Can You Rent It Out?

This is one of the most common questions, and the answer is yes—but with some important rules. You can typically rent out your second home, but only for a limited time each year (often no more than 180 days). The crucial thing to remember is that you can’t use this potential rental income to help you qualify for the loan. Lenders will approve your second home mortgage based on your existing income and financial stability, not on what the property could earn. This is a key difference from an investment property, where rental income is the main point.

How This Choice Affects Your Mortgage

The way you classify your property has a major impact on your financing. Lenders view investment properties as a higher risk. Why? Because if someone faces financial hardship, they’re more likely to stop paying the mortgage on a rental property than on their primary residence or beloved vacation home. This higher risk often translates to stricter qualification criteria and higher interest rates for investment properties. A second home loan, while sometimes having slightly higher rates than a primary mortgage, generally offers more favorable terms than a loan for a purely investment property. Exploring different loan programs can help you see exactly how these differences play out.

What Are the Occupancy Requirements?

When you apply for a second home mortgage, your lender will want to know how you plan to use the property. This isn’t just about being curious—it’s because the rules and rates for a second home are different from those for an investment property. Lenders see a second home, a place you use for personal getaways, as less risky than a property you intend to rent out full-time for profit. As a result, you can often secure better terms and a lower down payment.

To qualify for these more favorable loan programs, you need to meet certain occupancy requirements. This means you have to actually use the home yourself for a certain amount of time and limit how often you rent it out. Think of it as the lender’s way of verifying that your “vacation home” is truly for vacationing. You’ll even sign a document at closing stating your intent to use it as a second home. Being upfront about your plans is key to a smooth process and ensuring you get the right loan for your goals.

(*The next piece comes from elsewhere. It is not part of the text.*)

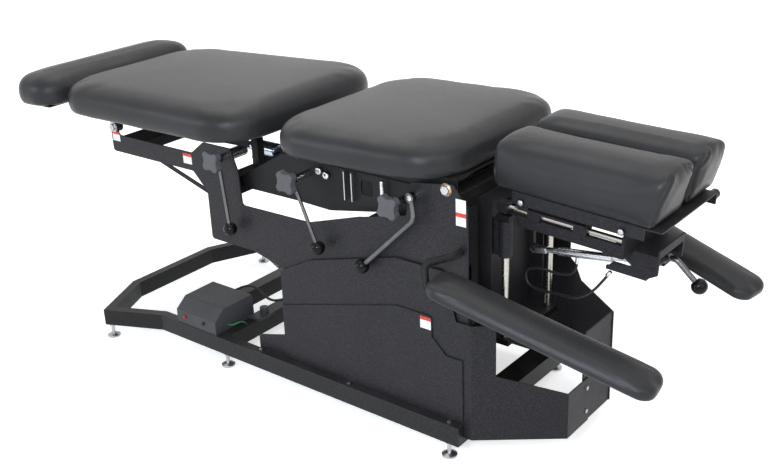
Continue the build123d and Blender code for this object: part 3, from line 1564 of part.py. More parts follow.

How Often You Need to Use the Home

There isn’t a universal, one-size-fits-all rule for how many days you must sleep in your second home each year. However, lenders will require you to occupy the property for some portion of the year. The key is that the home must be suitable for year-round occupancy and reasonably accessible for you to use as a getaway. You can’t just buy a property, never visit, and call it a second home.

Lenders need to be confident that the property is for your personal enjoyment. They’ll look at the big picture, including the home’s location and your stated intentions. The expectation is that you will genuinely use it as a retreat, whether that means spending a few weeks there in the summer or visiting for long weekends throughout the year.

Understanding the 14-Day Rule

Many people wonder if they can rent out their second home to help cover costs. The short answer is yes, but with limits. While lender guidelines can vary, a good reference point is the IRS “14-day rule.” This rule generally allows you to rent out your property for up to 14 days per year without needing to report that rental income. Some lenders may allow for more rental time, but they will still expect you to be the primary occupant.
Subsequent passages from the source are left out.